Given task: Repeat the lines below exactly as written, please, from the line with "obj.matrix_world = Matrix.Identity(4)" to the line with "Place = tuple[float, float, float]", both lines included, and no others.

Provided material:
########
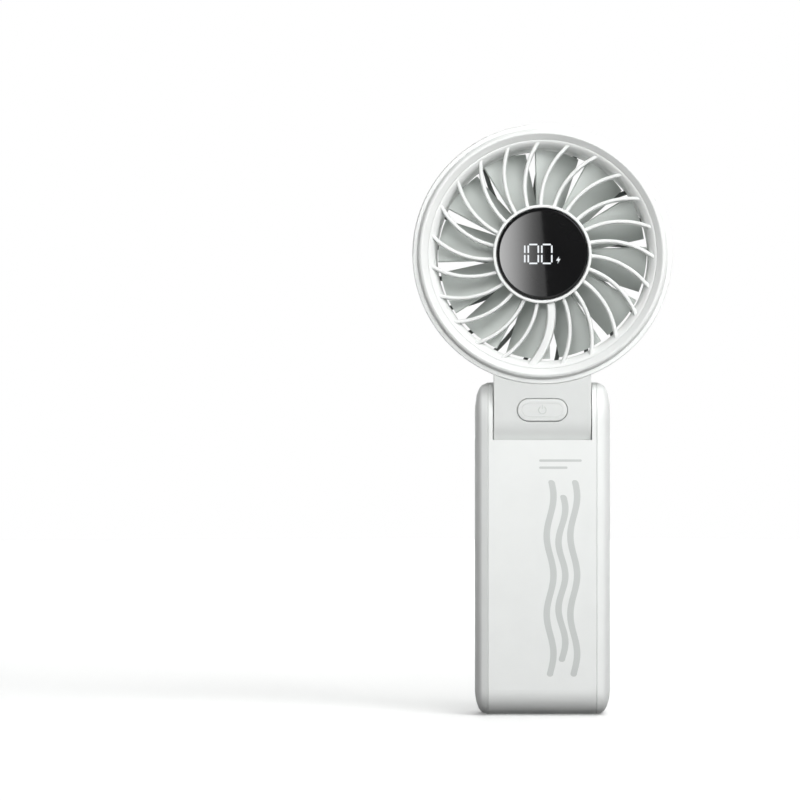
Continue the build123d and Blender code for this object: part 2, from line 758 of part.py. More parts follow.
with BuildPart() as rear_grille:
    rib_face = head_rear - rear_rib_set_back
    ring(grille_flange_front, rear_plate_front, grille_flange_radius, duct_radius)
    ring(rear_plate_front, rib_face, rear_mouth_radius - part_gap, duct_radius)
    for place in range(rear_rib_count):
        reach = (rear_hub_radius - rear_rib_root, duct_radius + rear_rib_root)
        angle = first_rib_angle + 360 / rear_rib_count * place
        rib = rib_sketch(front_plane(rib_face), reach, angle, rear_rib_sweep, rear_rib_bulge, rear_rib_width)
        extrude(rib, amount=rear_rib_depth)
    ring(rib_face - rear_hub_depth, head_rear, rear_hub_radius, bearing_tube_radius)
save(rear_grille, "rear_grille")

# ---------------------------------------------------------------- display
digit_half = (digit_width - digit_stroke) / 2
digit_arm = (digit_height - digit_stroke) / 4
segment_places = {
    "a": (0, 2, 0), "b": (1, 1, 90), "c": (1, -1, 90), "d": (0, -2, 0), "e": (-1, -1, 90), "f": (-1, 1, 90)
}
shown_digits = ("bc", "abcdef", "abcdef")
bolt_outline = [(0.25, 1.25), (-0.75, -0.25), (-0.05, -0.25), (-0.3, -1.25), (0.75, 0.35), (0.05, 0.35)]


def segment_bar(across, along, turned):
    """One bar of a digit, in the current sketch."""
    span = 2 * digit_arm if turned else 2 * digit_half
    trim = upright_gap if turned else digit_stroke + segment_gap
    with Locations(Location((across, along, 0), (0, 0, turned))):
        Rectangle(span - trim, digit_stroke)


with BuildPart() as display_digits:
    with BuildSketch(front_plane(display_front + segment_depth)) as bars:
        for place, segments in enumerate(shown_digits):
            digit_x = digits_centre_x + (place - 1) * digit_pitch
            for name in segments:
                side, level, turned = segment_places[name]
                segment_bar(digit_x + side * digit_half, digits_centre_z + level * digit_arm, turned)
        with Locations(bolt_place):
            with BuildLine():
                Polyline(*[(x + bolt_place[0], y + bolt_place[1]) for x, y in bolt_outline], close=True)
            make_face()
    extrude(bars.sketch, amount=segment_depth)
save(display_digits, "display_digits")

with BuildPart() as display_lens:
    ring(display_front, display_front + display_thickness, display_radius)
    add(display_digits.part, mode=Mode.SUBTRACT)
save(display_lens, "display_lens")

display_board_back = hub_cup_back - hub_cup_floor - board_standoff
display_board_front = display_board_back - display_board_thickness
with BuildPart() as display_board:
    ring(display_board_front, display_board_back, display_radius - board_standoff)
save(display_board, "display_board")

with BuildPart() as display_module:
    module_depth = display_board_front - display_front - display_thickness
    module_y = display_board_front - module_depth / 2
    module_half_width = bolt_place[0] + module_margin - digits_centre_x + digit_pitch
    module_size = (module_half_width * 2, module_depth, digit_height + 2 * module_margin)
    block((0, module_y, head_centre_z), module_size)
save(display_module, "display_module")

# ---------------------------------------------------------------- motor
stator_front = motor_front + bell_wall + stator_set_back
stator_back = stator_front + stator_length
rear_bearing_back = head_rear - rear_cover

with BuildPart() as bearing_tube:
    ring(stator_front, head_rear - rear_cover, bearing_tube_radius, bearing_radius)
save(bearing_tube, "bearing_tube")

with BuildPart() as motor_bearings:
    for front in (stator_front, rear_bearing_back - bearing_length):
        ring(front, front + bearing_length, bearing_radius, shaft_radius + running_gap)
save(motor_bearings, "motor_bearings")

pole_middle = (stator_core_radius + stator_radius) / 2
coil_width = pole_width + 2 * coil_thickness
coil_depth = stator_length + 2 * coil_overhang

with BuildPart() as motor_stator:
    ring(stator_front, stator_back, stator_core_radius, bearing_tube_radius)
    for place in range(stator_poles):
        tooth = 360 / stator_poles * place
        with BuildSketch(front_plane(stator_back)) as pole:
            with Locations(Location((*polar(pole_middle, tooth), 0), (0, 0, -tooth))):
                Rectangle(pole_width, stator_radius - stator_core_radius + stator_set_back)
            Circle(stator_radius, mode=Mode.INTERSECT)
        extrude(pole.sketch, amount=stator_length)
save(motor_stator, "motor_stator")

with BuildPart() as stator_coils:
    for place in range(stator_poles):
        tooth = 360 / stator_poles * place
        middle = Location((*polar(pole_middle, tooth), 0), (0, 0, -tooth))
        for back, width, length, mode in (
            (stator_back + coil_overhang, coil_width, coil_depth, Mode.ADD),
            (stator_back, pole_width, stator_length, Mode.SUBTRACT),
        ):
            with BuildSketch(front_plane(back)) as coil:
                with Locations(middle):
                    Rectangle(width, coil_length)
            extrude(coil.sketch, amount=length, mode=mode)
save(stator_coils, "stator_coils")

with BuildPart() as motor_board:
    board_back = stator_back + board_set_back + display_board_thickness
    ring(stator_back + board_set_back, board_back, motor_board_radius, bearing_tube_radius)
save(motor_board, "motor_board")

with BuildPart() as rotor_magnet:
    ring(stator_front - air_gap, stator_back + air_gap, bell_inner_radius, stator_radius + air_gap)
save(rotor_magnet, "rotor_magnet")

with BuildPart() as rotor_bell:
    ring(motor_front, stator_back + air_gap, bell_outer_radius, shaft_radius)
    ring(motor_front + bell_wall, stator_back + air_gap, bell_inner_radius, mode=Mode.SUBTRACT)
save(rotor_bell, "rotor_bell")

with BuildPart() as motor_shaft:
    ring(blade_front + hub_wall, rear_bearing_back + clip_thickness + 2 * air_gap, shaft_radius)
save(motor_shaft, "motor_shaft")

with BuildPart() as shaft_clip:
    clip_front = rear_bearing_back + air_gap
    ring(clip_front, clip_front + clip_thickness, 2 * shaft_radius, shaft_radius)
save(shaft_clip, "shaft_clip")

# ---------------------------------------------------------------- impeller
def blade_section(radius, spread_angle):
    """Cambered section of a blade, square to the radius, its front edge on the left."""
    half_width = radius * sin(radians(spread_angle / 2))
    start = Vector(-half_width, blade_front + blade_set_back)
    end = Vector(half_width, blade_rear)
    along = (end - start).normalized()
    crown = (start + end) * 0.5 + Vector(along.Y, -along.X) * blade_camber
    plane = Plane(origin=(0, 0, head_centre_z + radius), x_dir=(1, 0, 0), z_dir=(0, 0, 1))
    with BuildSketch(plane) as outline:
        with BuildLine():
            ThreePointArc(start, crown, end)
        trace(line_width=blade_thickness)
    return outline.sketch


with BuildPart() as blade:
    root = blade_section(hub_front_radius - hub_wall / 2, blade_root_angle)
    tip = blade_section(blade_tip_radius + blade_thickness, blade_tip_angle)
    loft([root, tip], ruled=True)

with BuildPart() as impeller:
    hub_rear = blade_rear + blade_set_back
    hub_points = [(blade_front, 0), (blade_front, hub_front_radius), (hub_rear, hub_rear_radius)]
    hub_points += [(hub_rear, bell_outer_radius), (motor_front, bell_outer_radius)]
    hub_points += [(motor_front, shaft_radius)]
    hub_points += [(blade_front + hub_wall, shaft_radius), (blade_front + hub_wall, 0)]
    turn(hub_points, [((blade_front, hub_front_radius), hub_edge_radius)])
    for place in range(blade_count):
        add(blade.part.rotate(head_axis, first_blade_angle + 360 / blade_count * place))
    trim_points = [(motor_front - bell_outer_radius, blade_tip_radius), (blade_front, blade_tip_radius)]
    trim_points += [(hub_rear, blade_rear_radius), (bell_outer_radius, blade_rear_radius)]
    trim_points += [(bell_outer_radius, head_radius), (motor_front - bell_outer_radius, head_radius)]
    turn(trim_points, mode=Mode.SUBTRACT)
save(impeller, "impeller")
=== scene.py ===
"""Visual model of a folding handheld electric fan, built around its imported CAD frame.

Lengths are in metres. +Z runs up the handle to the head, -Y faces the user, and +X is to the right
seen from the front. Sizes are written in millimetres times MM.
"""
import json
import logging
from dataclasses import dataclass
from enum import Enum
from math import atan2, cos, pi, radians, sin
from typing import Callable, Iterable, Optional, Sequence

import bmesh
import bpy
from mathutils import Matrix, Vector


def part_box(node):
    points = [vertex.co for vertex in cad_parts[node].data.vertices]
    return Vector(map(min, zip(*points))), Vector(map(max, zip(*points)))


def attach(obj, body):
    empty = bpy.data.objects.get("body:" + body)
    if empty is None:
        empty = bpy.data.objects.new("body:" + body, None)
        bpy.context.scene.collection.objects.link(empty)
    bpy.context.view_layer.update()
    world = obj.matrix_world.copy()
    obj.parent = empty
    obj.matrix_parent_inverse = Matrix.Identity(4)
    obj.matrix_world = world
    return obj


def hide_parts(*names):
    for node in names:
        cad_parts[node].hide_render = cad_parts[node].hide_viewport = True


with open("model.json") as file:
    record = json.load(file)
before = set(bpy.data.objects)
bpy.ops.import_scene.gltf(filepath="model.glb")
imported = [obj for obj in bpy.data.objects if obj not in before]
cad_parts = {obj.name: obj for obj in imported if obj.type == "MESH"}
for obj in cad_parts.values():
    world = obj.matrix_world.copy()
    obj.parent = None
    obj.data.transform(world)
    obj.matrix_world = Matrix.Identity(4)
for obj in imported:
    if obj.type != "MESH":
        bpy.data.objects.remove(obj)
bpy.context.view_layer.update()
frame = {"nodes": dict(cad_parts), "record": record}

MM = 0.001
log = logging.getLogger("hand_fan")

Colour = tuple[float, float, float]
Place = tuple[float, float, float]


# ------------------------------------------------------------------------------------------ finishes
class Gloss(Enum):
    """Named levels of surface roughness."""

    POLISHED = 0.02
    BRIGHT = 0.22
    SILK = 0.34
    SATIN = 0.42
    DULL = 0.55
    MATT = 0.72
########
Task response:
    obj.matrix_world = Matrix.Identity(4)
for obj in imported:
    if obj.type != "MESH":
        bpy.data.objects.remove(obj)
bpy.context.view_layer.update()
frame = {"nodes": dict(cad_parts), "record": record}

MM = 0.001
log = logging.getLogger("hand_fan")

Colour = tuple[float, float, float]
Place = tuple[float, float, float]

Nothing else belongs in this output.